Ze hebben gebaren gesteld die ze misschien niet ‘begrepen’, maar wel ‘kenden’ (bekenden, liefhadden).
Ze leefden in de stroom van Liefde en Leven, waardoor die kon vérder stromen en aanzwellen, groter dan ze konden denken – maar wat wel gebeurde in hun kind.
Welke thuis zullen wij onze kinderen geven (letterlijk in ons huis, of ‘in Nazaret’,
onze mensengemeenschap die sámen toch verantwoordelijk is voor de groei van de kinderen)?
Op los zand gebouwd of stevig gegrondvest? Op zichzelf gericht of in een liefdesstroom die vérder voert?
Laten we met z’n allen een woonplaats scheppen voor G-ds Genade!

Lc.7,1-10 (13/09/2021)

Nadat hij al deze woorden voleindigd had ten aanhoren van het volk, ging hij Kafarnaüm binnen. Een zekere dienaar van de centurio daar [legeroverste over 100 man] was erg ziek en op het punt te sterven. Hij was hem zeer dierbaar.
Nu had hij gehoord over Jezus en zond de oudsten [presbyteros] van de Joden naar hem om hem te vragen zijn dienaar te komen bevrijden. Zij kwamen bij Jezus en verzochten hem met aandrang: “Hij is het waard dat je dit voor hem zou doen! Hij heeft ons volk daad-werkelijk lief en hij heeft zelf de plaats van samenkomst [synagoge] voor ons gebouwd.” Jezus ging met hen mee.
Toen hij niet ver meer van het huis af was, stuurde de centurio vrienden naar hem om te zeggen: “Heer, doe geen moeite, want ik ben te klein dat jij in mijn huis zou binnenkomen. Daarom heb ik me ook niet waardig geacht zelf naar jou toe te komen. Maar spreek een woord en mijn jongen [pais, kan een knecht of een zoon zijn] zal [moet wel] genezen. Want ook ik ben een mens aan wie volmacht werd gegeven. Ik heb soldaten onder mij en als ik tot de ene zeg ‘ga’, dan gaat hij, en tot een ander ‘kom’, dan komt hij, of tegen mijn dienaar ‘doe dit’, dan doet hij dat.”
Toen Jezus dit hoorde, verwonderde hij zich over hem. Hij keerde zich naar de menigte die volgde: “Ik zeg jullie: Zelfs in Israël heb ik niet zo’n groot vertrouwen gevonden!”
Toen zij die uitgestuurd waren naar het huis terugkeerden, vonden ze de zieke dienaar gezond.

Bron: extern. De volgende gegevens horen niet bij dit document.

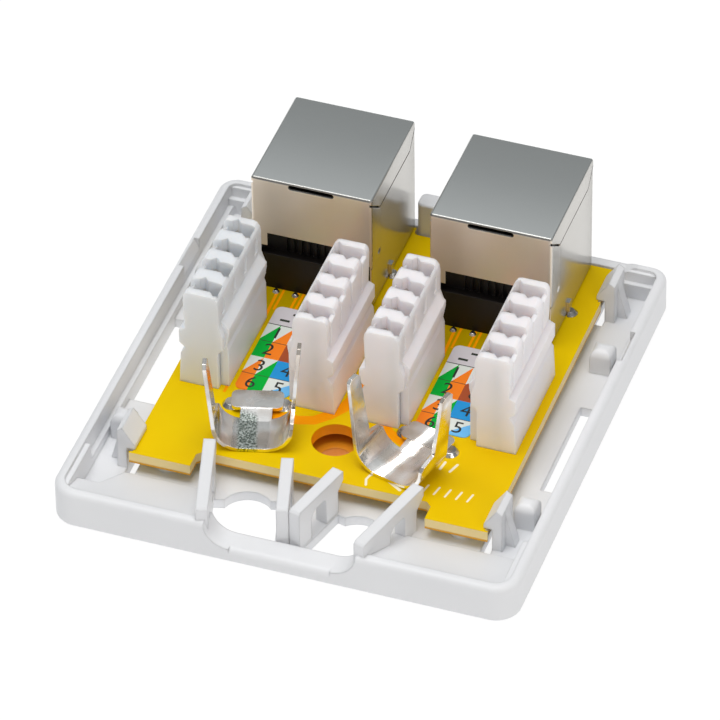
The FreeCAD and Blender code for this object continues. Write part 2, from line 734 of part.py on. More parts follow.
def circuit_board():
    board = box(-BOARD_HALF, BOARD_HALF, BOARD_FRONT, BOARD_REAR, BOARD_BOTTOM, BOARD_TOP)
    low, high = BOARD_BOTTOM - 1, BOARD_TOP + 1
    corner_x, corner_y = RECESS_HALF_WIDTH - RECESS_CORNER, RECESS_FRONT - RECESS_CORNER
    recess = plan(
        [
            (-RECESS_HALF_WIDTH, BOARD_FRONT - 1), (-RECESS_HALF_WIDTH, corner_y), (-corner_x, RECESS_FRONT),
            (corner_x, RECESS_FRONT), (RECESS_HALF_WIDTH, corner_y), (RECESS_HALF_WIDTH, BOARD_FRONT - 1),
        ],
        low, high,
    )
    half_notch = CLIP_WIDTH / 2 + CLIP_NOTCH_ROOM
    notches = [
        box(BOARD_HALF - CLIP_NOTCH_DEPTH, BOARD_HALF + 1, y - half_notch, y + half_notch, low, high)
        for y in CLIP_ROWS
    ]
    divider_half = DIVIDER_WIDTH / 2 + DIVIDER_ROOM
    divider_notch = rounded_box(
        -divider_half, divider_half, REAR - DIVIDER_DEPTH - DIVIDER_ROOM, REAR,
        low, high, DIVIDER_ROOM * 2,
    )
    tail_hole = TAIL_WIDTH / math.sqrt(2) + TAIL_HOLE_GAP
    wire_hole = WIRE_WIDTH / math.sqrt(2) + TAIL_HOLE_GAP
    holes = [drum(SCREW_ACCESS_RADIUS, SCREW_X, SCREW_Y, low, high)]
    holes += [drum(tail_hole, x, y, low, high) for x, y in tail_places()]
    for _, side in SIDES:
        x = port_x(side)
        holes += [drum(wire_hole, x + wire_x(i), wire_row(i), low, high) for i in range(WIRE_COUNT)]
        holes += [drum(PEG_RADIUS + PEG_GAP, x + peg, PEG_Y, low, high) for peg in (-PEG_X, PEG_X)]
        holes += [shifted(tab, x) for tab in shell_tabs(TAIL_HOLE_GAP, low)]
    for _, angle, x, y in clamp_places():
        holes += [turned(clamp_leg(end, TAIL_HOLE_GAP), angle, x, y) for end in (-1, 1)]
    return cut(board, [recess] + both_sides(notches) + [divider_notch] + [Part.makeCompound(holes)])


# Jacks, built round x = 0

def shell_tabs(gap, bottom):
    """Pins of the shield that go through the board on both sides."""
    outer = JACK_WIDTH / 2 + SHELL_TAB_OUTSIDE + gap
    inner = JACK_WIDTH / 2 - SHEET - gap
    half = SHELL_TAB_WIDTH / 2 + gap
    right = box(inner, outer, tab_y() - half, tab_y() + half, bottom, BOARD_TOP + SHELL_TAB_HEIGHT + gap)
    return [right, mirrored(right)]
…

Denken we soms nog eens na over ‘gezag’? In onze tijd en cultuur mag het woord haast niet meer uitgesproken worden, of het zou zijn om te verdedigen dat ik wel het gezag over mezelf zal uitoefenen (en ondertussen stilletjes proberen een ander te beïnvloeden).
De (heidense!) centurio blijkbaar wél. En deels zal dat natuurlijk geweest zijn omdat hij er elke dag mee te maken had in zijn militaire job, maar het is duidelijk dat hij veel verder keek dan dat!
Misschien moeten wij wel eerst grondiger onze eigen ‘plaats’ onderzoeken en ten volle erkennen, eer wij kunnen zien wat Jezus’ plaats is in het G-ddelijk gebeuren!?
En misschien zouden wij dan daarin het vertrouwen vinden om ons leven in zijn handen te laten, en niet te denken dat wij het wel allemaal zelf kunnen maken.
Het past niet in onze tijd en cultuur te erkennen – laat staan uit te spreken – dat wij ‘klein’ zijn. Maar negeren wij daarmee gewoonweg niet de waarheid, en missen we daarmee net ook niet G-ds bevrijding?